“KAOS,” screamed the cover of “Ergo”, the Uppsala University newspaper, with a photograph of a jumbled queue in front of one of the student unions.
“Housing crisis worse than ever!”
I had been warned. “The system is impossible, even for us,” complained a native Swede who has been in the queue for the housing group Dombron for three years.
I’m used to finding apartments in Boston, which involves trawling through listings until you find one that seems decent and calling the landlord. I could probably find an apartment in Boston in less than a day, any time of year, and move in immediately.
Obviously, I knew things wouldn’t be that simple here. I’ve lived in Uppsala before as an exchange student, and housing was easy. My home university made all the arrangements; I simply had to show up and move in. (I miss those days.)
The problem with the international application process is that I didn’t receive my official acceptance to my masters programme at Uppsala until early May, which meant that my visa wouldn’t be approved until several months later. I had considered moving to Sweden immediately after my graduation and spending the summer traveling and looking for a place to live. But my visa wasn’t coming until the end of August, so I was forced to stay in Boston and attempt to do everything online.
I had registered for accounts with the major housing companies in the winter, in anticipation of outrageous queues and point requirements. But of course, when I’m in queues with native Swedes who have been registered for years, how much of a chance do I stand?
Every time I clicked “interested” on a room (absolutely any room) I would wait a few days and see the message (roughly translated) “this has gone to another seeker. Your place in the queue was 509.” I knew things were bad when I felt a jolt of elation at having a queue number that was under 100. Another problem; many websites don’t allow you to register unless you have a Swedish personnummer (personal identity number), which you can’t get until you have a Swedish address, which you can’t get until you have a residence permit, och så vidare.
In June, I thought I had found the perfect place from a local website, which turned out to be a scam. I was crushed, but relieved at having discovered it in time instead of showing up, all my worldly possessions in hand, to a nonexistent apartment. Back to square one.
In July, my Swedish friends asked everyone they knew for housing tips, and came up with a room for rent in an apartment near the university. But after I arrived on August 21st, I didn’t hear back from the girl I was supposed to contact for two weeks.
She replied with the following message: “My flatmates don’t want to live with someone under 25. Good luck finding an apartment!” (I couldn’t help but read that last line sarcastically.)
So crashing with my ex it was.
It will only be a few days. Something will open up, I told myself.
The next morning I went straight to the Student Union to inquire about my options. The woman I spoke to offered this gem of advice: to look at a website which contains postings for sub-letters and roommates, and “sit on it all day constantly refreshing the page.”
Do I get to have a bathroom break, I wondered.
She also informed me that the University was generously providing emergency housing for foreign students, but that there were “about 300 people in the queue” ahead of me. And as a last resort, I could “sleep in a church- but for one night only.”

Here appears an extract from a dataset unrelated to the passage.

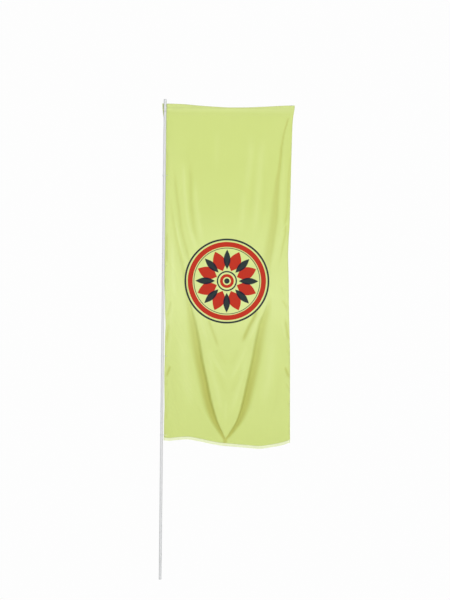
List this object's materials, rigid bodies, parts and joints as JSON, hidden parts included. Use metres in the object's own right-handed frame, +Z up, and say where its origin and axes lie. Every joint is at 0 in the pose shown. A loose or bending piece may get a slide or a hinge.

On a positive note, my housing-related vocabulary has greatly improved. For the first two weeks I sent at least five e-mails a day to various people who were renting out rooms, desperately hoping to bypass the queue system and find the perfect place. I was lucky if I got so much as one “sorry it is already taken” message for every 20 meticulously checked-and-double-checked Swedish messages.
The hundreds of displaced students have been taking it remarkably well, maintaining faith that things will magically “open up.” I’ve been offered everything from couches to living room floors.
I know someone who has been regularly sleeping in the cathedral yet still manages to make it to class neatly dressed.
I met another guy who arrived in Uppsala, went to an orientation, and asked the first person he saw if he could sleep on his floor. Many students are living in trailers and tents on city camping grounds. We’re finding creative ways to cope.
There is some understandable bitterness: I’ve heard horror stories about foreign students who were accepted at Uppsala, only to withdraw after not finding housing. An exchange student friend bluntly remarked: “Uppsala is completely ridiculous. Why accept students you don’t have room for?”
It’s a great question. And students all over the country are asking it loudly, from Stockholm to Lund. But along with the bitterness, there’s a sort of resigned camaraderie. We’re all in it together, Swedish and foreign.
I have been encouraged to give up and fly back to Boston.
“Why would you want to stay somewhere without a home, and with no prospects for one?” asked one friend.
I have to admit I’ve considered it. I could defer admission from the programme for a year, work in the States and try to secure a real apartment here before coming back.
Even as I write this, I have no home. I snagged a room in a small hostel near the center of town, but must move out tomorrow.
The thing is, I have a bit of a crush on Sweden. I love müsli with filmjölk, recycling, riding my bicycle everywhere, and walking a few kilometers out of the city and ending up in a forest. So I’m not giving up so easily. And if I can be this happy without a room of my own, imagine how I’ll feel when I manage to find one.
Postscript: Shortly after submitting her essay, Amy managed to find accomodation on a farm 8 kilometres outside of Uppsala and hopes to be able to call it home at least through the winter.